The bill repeals provisions relating to the fees for registration of a
license holder and the penalties for failing to register and sets forth
that these provisions take effect September 1, 2002 (SECTIONS 24 and 25). 

The bill amends the Government Code to authorize the commissioner to obtain
criminal history record information relating to an applicant for or holder
of a license for consumer loans (Sec. 411.095) 

EFFECTIVE DATE

September 1, 2001, except as otherwise provided by this bill.  Provisions
relating to the applicability of insurance premium financing take effect on
passage, or if the Act does not receive the necessary vote, September 1,
2001. 

COMPARISON OF ORIGINAL TO SUBSTITUTE

C.S.S.B. 317 modifies the original to provide that an appeal of a decision
of the consumer credit commissioner (commissioner) shall be under the
substantial evidence rule, rather than by trial de novo (Sec. 14.302). 

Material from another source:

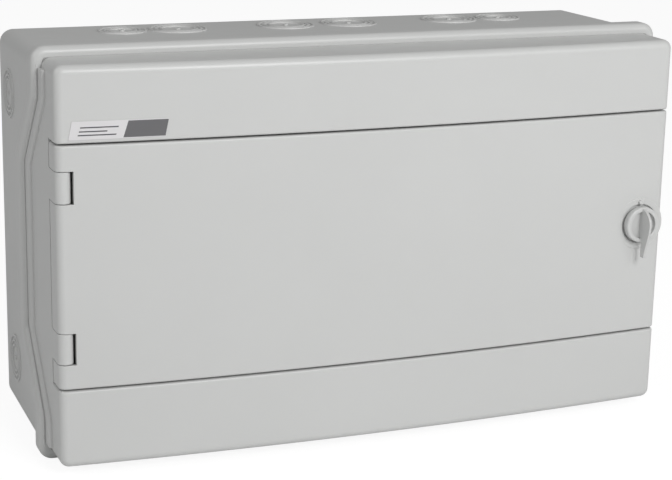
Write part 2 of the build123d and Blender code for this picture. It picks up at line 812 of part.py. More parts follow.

The substitute provides that the characterization of a required fee as a
purchase of a good or service in connection with a deferred presentment
transaction is a device, subterfuge, or pretense (Sec. 342.008).  
The substitute provides that the provisions governing insurance premium
financing do not apply to motor vehicle retail installment transactions
(Sec. 348.012). 

The substitute requires the applicant for a motor vehicle retail
installment transaction license to pay to the commissioner an investigation
fee not to exceed $200, rather than an investigation fee of $200 (Sec.
348.502). 

The substitute amends the Government Code to authorize the commissioner to
obtain criminal history record information that relates to an applicant for
or holder of a license for consumer loans (Sec. 411.095). 

The substitute modifies the effective date to provide that provisions
relating to insurance premium financing take effect on passage, or if the
Act does not receive the necessary vote, September 1, 2001.